Over the last few years, we have ventured into many new areas of business either with our own investment or partnering with others. In some new ventures like Arghakhanchi Cement and Shree Steels, we added new investment of around Rs 5 billion for expansion of the industries in the recent years. Similarly, we set up plants of Brij Glass to produce toughened glass and Asian Concreto to manufacture concrete blocks. Similarly, Reliance Life Insurance is our latest investment venture in the financial sector. All these new ventures are bearing the highest economic burdens due to the pandemic and the situation has become very challenging for us at present.
What are you doing in terms of mitigating the risks to your businesses?
We have been doing all we can to keep the industries running by prioritising the health and safety of our staff. When the government allowed us to reopen industries, we carefully restarted operations. It has thus helped us in terms of regaining momentum in sales and revenue. We have also taken measures to trim our workforce and to make the human resource in our businesses more efficient, and also focusing on market management and recovery of the due amount. On the financing side, we are renegotiating with banks to lower the cost of interest of the loans we
As a businessperson who has diversified investment interests, what possible sectors would you like to recommend to other investors to have better returns even during these economically gloomy times?

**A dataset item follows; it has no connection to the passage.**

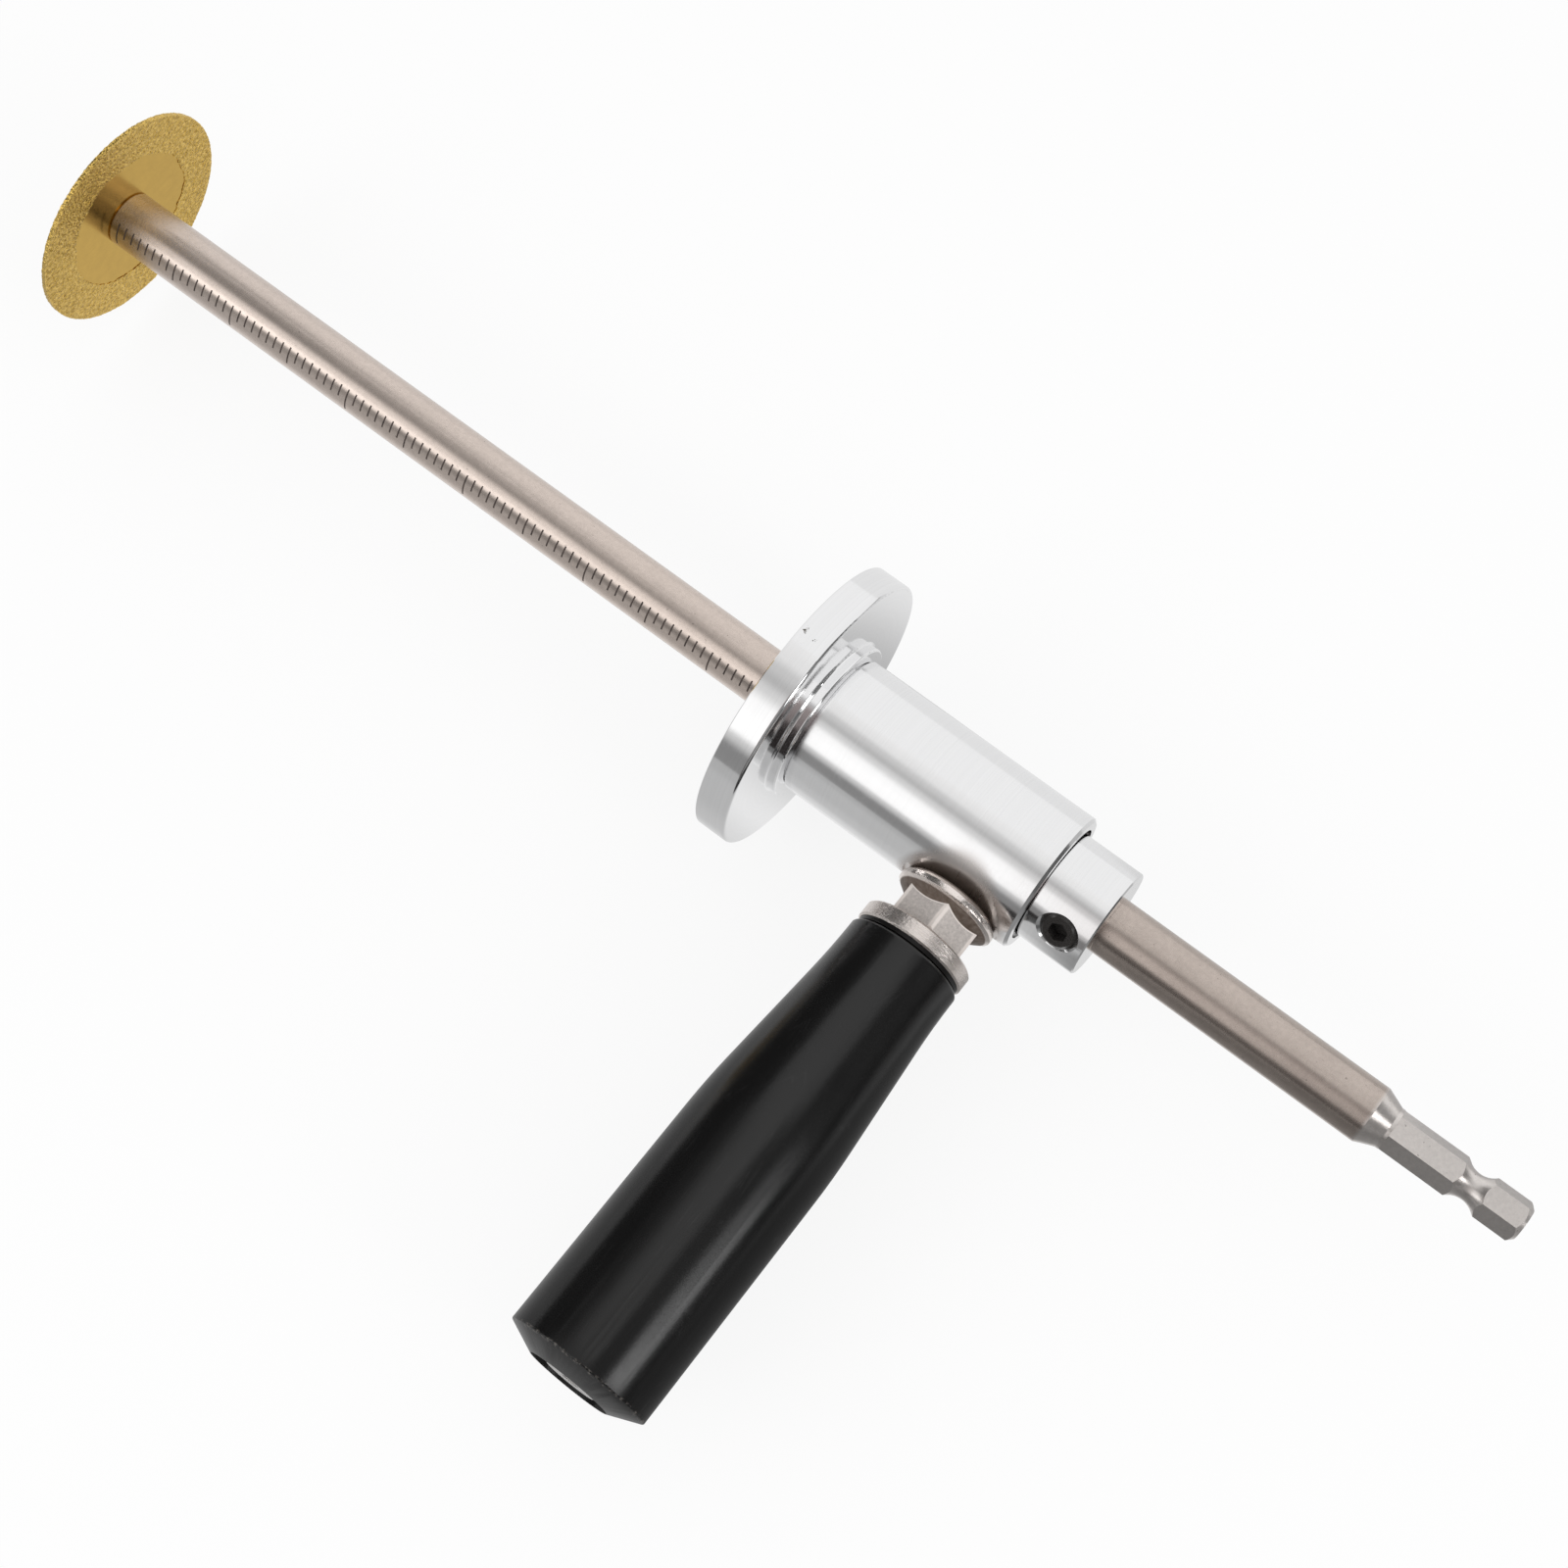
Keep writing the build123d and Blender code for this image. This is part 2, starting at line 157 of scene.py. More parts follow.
class ScaleMarks(bpy.types.PropertyGroup):
    """Graduations on the shaft."""

    first: bpy.props.FloatProperty(
        name="First mark", description="Station of the mark nearest the disc",
        default=-142.34 * MM, unit="LENGTH",
    )
    pitch: bpy.props.FloatProperty(
        name="Pitch", description="Distance between two marks",
        default=1.6078 * MM, unit="LENGTH", precision=5,
    )
    count: bpy.props.IntProperty(name="Marks", description="Number of marks", default=89, min=1)
    width: bpy.props.FloatProperty(
        name="Line width", description="Width of one mark", default=0.28 * MM, unit="LENGTH", precision=5
    )
    start_angle: bpy.props.FloatProperty(
        name="Start", description="Where every mark starts, about the shaft", default=math.radians(128),
        subtype="ANGLE", unit="ROTATION",
    )
    short_angle: bpy.props.FloatProperty(
        name="Short mark", description="Where a short mark ends", default=math.radians(154),
        subtype="ANGLE", unit="ROTATION",
    )
    medium_angle: bpy.props.FloatProperty(
        name="Medium mark", description="Where every eighth mark ends", default=math.radians(167),
        subtype="ANGLE", unit="ROTATION",
    )
    long_angle: bpy.props.FloatProperty(
        name="Long mark", description="Where every sixteenth mark ends", default=math.radians(178.5),
        subtype="ANGLE", unit="ROTATION",
    )
    colour: bpy.props.FloatVectorProperty(
        name="Colour", description="Colour of the marks",
        default=(0.035, 0.024, 0.02), size=3, subtype="COLOR",
    )


class GritCoat(bpy.types.PropertyGroup):
    """Brazed grit on the disc."""

    inner_radius: bpy.props.FloatProperty(
        name="Smooth centre", description="Radius where the grit begins", default=13.1 * MM, unit="LENGTH"
    )
    relief: bpy.props.FloatProperty(
        name="Relief", description="Height of the grains", default=0.13 * MM, unit="LENGTH", precision=5
    )
    grain: bpy.props.FloatProperty(
        name="Grain", description="Size of one grain", default=0.6 * MM, unit="LENGTH", precision=5
    )
    colour: bpy.props.FloatVectorProperty(
        name="Colour", description="Colour of the braze",
        default=(0.78, 0.5, 0.1), size=3, subtype="COLOR",
    )
    grain_colour: bpy.props.FloatVectorProperty(
        name="Grain colour", description="Colour of the grains that stand out",
        default=(1.0, 0.72, 0.23), size=3, subtype="COLOR",
    )


class MetalColours(bpy.types.PropertyGroup):
    """Colours of the metal parts."""

    aluminium: bpy.props.FloatVectorProperty(
        name="Aluminium", description="Flange, sleeve and collar",
        default=(0.9, 0.9, 0.905), size=3, subtype="COLOR",
    )
    shaft: bpy.props.FloatVectorProperty(
        name="Shaft steel", description="Graduated shaft",
        default=(0.71, 0.613, 0.552), size=3, subtype="COLOR",
    )
    drive: bpy.props.FloatVectorProperty(
        name="Drive end", description="Taper and hex shank",
        default=(0.78, 0.735, 0.705), size=3, subtype="COLOR",
    )
    nickel: bpy.props.FloatVectorProperty(
        name="Nickel plate", description="Nut and spindle",
        default=(0.7, 0.645, 0.61), size=3, subtype="COLOR",
    )
    bright_steel: bpy.props.FloatVectorProperty(
        name="Bright steel", description="Screws and washers",
        default=(0.72, 0.71, 0.7), size=3, subtype="COLOR",
    )
    black_steel: bpy.props.FloatVectorProperty(
        name="Black steel", description="Set screw, thrust washer and retaining ring",
        default=(0.02, 0.018, 0.017), size=3, subtype="COLOR",
    )
    brass: bpy.props.FloatVectorProperty(
        name="Brass", description="Ball cages",
        default=(0.78, 0.56, 0.25), size=3, subtype="COLOR",
    )
    gold: bpy.props.FloatVectorProperty(
        name="Disc gold", description="Smooth centre of the disc",
        default=(0.59, 0.375, 0.08), size=3, subtype="COLOR",
    )


class GripPlastic(bpy.types.PropertyGroup):
    """Moulded plastic of the grip."""

    colour: bpy.props.FloatVectorProperty(
        name="Colour", description="Colour of the plastic",
        default=(0.003, 0.0029, 0.0029), size=3, subtype="COLOR",
    )
    roughness: bpy.props.FloatProperty(
        name="Roughness", description="Sheen of the plastic", default=0.23, min=0.0, max=1.0, subtype="FACTOR"
    )


class Studio(bpy.types.PropertyGroup):
    """Camera, floor and lamps."""

    lens: bpy.props.FloatProperty(
        name="Lens", description="Focal length on a 36 mm sensor", default=65.34, unit="CAMERA"
    )
    floor_colour: bpy.props.FloatVectorProperty(
        name="Floor", description="Colour of the floor",
        default=(0.86, 0.86, 0.86), size=3, subtype="COLOR",
    )
    daylight: bpy.props.FloatProperty(
        name="Daylight", description="Strength of the even light all round", default=0.92, min=0.0
    )
    top_lamp: bpy.props.FloatProperty(
        name="Top lamp", description="Power of the softbox above the handle side", default=1.5, unit="POWER"
    )
    side_lamp: bpy.props.FloatProperty(
        name="Side lamp", description="Power of the softbox at the drive end", default=1.7, unit="POWER"
    )


def node(tree, kind, sockets=None, **settings):
    """New shader node. A socket gets either a value or the output that feeds it."""
    made = tree.nodes.new(kind)
    for name, value in settings.items():
        setattr(made, name, value)
    for name, value in (sockets or {}).items():
        if isinstance(value, bpy.types.NodeSocket):
            tree.links.new(value, made.inputs[name])
        else:
            made.inputs[name].default_value = value
    return made


def maths(tree, operation, first, second=0.5):
    """Result of one maths step."""
    return node(tree, "ShaderNodeMath", {0: first, 1: second}, operation=operation).outputs["Value"]


def rgba(colour, share=1.0):
    """Colour with its alpha, made lighter or darker by a share."""
    return (colour[0] * share, colour[1] * share, colour[2] * share, 1.0)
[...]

Investment in any sector depends on the supply and demand side. Currently, investing in stocks and equity investment in some sectors can give better returns. Personally, I don’t prefer gold and silver much, but people can invest some of their money in precious metals to balance their investment portfolio. In the meantime, real estate is another lucrative sector. Nevertheless, I don’t suggest going after speculative investing by availing bank loans.
Talking about equity investment, there are a few IT-centric areas like e-commerce services, artificial intelligence, robotics and automation that have big potential for growth. Though the prospects in these areas might seem limited at the moment, the future possibilities can increase immensely with value addition. However, I would like to suggest prospective investors to avoid unnecessary risks and high leverage and keep some kind of cushion to absorb shocks of economic uncertainty. Talking with BFIs about your situation and plans can be helpful for investors to move ahead.
Of late, many business houses, SME investors and even the foreign returnees are looking to get into agribusiness. But I’ve heard you commenting that returns on investment in agriculture are not on par with several other sectors. What made you say that?
What I am saying is based on facts and figures. During the time of my grandfather, Nepal used to be a net exporter of rice and different food grains. Now we’ve become a net importer of such goods. When I used to import fertilizers some two decades ago, the demand for fertilizers in the country was between 150,000-200,000 tonnes. The demand has not increased from that level and the problems surrounding the import of fertilizers have remained the same.
There has been no meaningful attempt to lower the cost of production; our products could not compete with cheaper imported food items and agricultural products. On the other hand, increase in foreign currency inflow in the form of remittances and foreign aid also led to us to a state of complacency that has hindered the growth of the agriculture sector. Imports account for 90 percent of our consumption of food items. We need a moment of introspection to find out the reasons why the domestic production has not increased despite the rise in population over these years.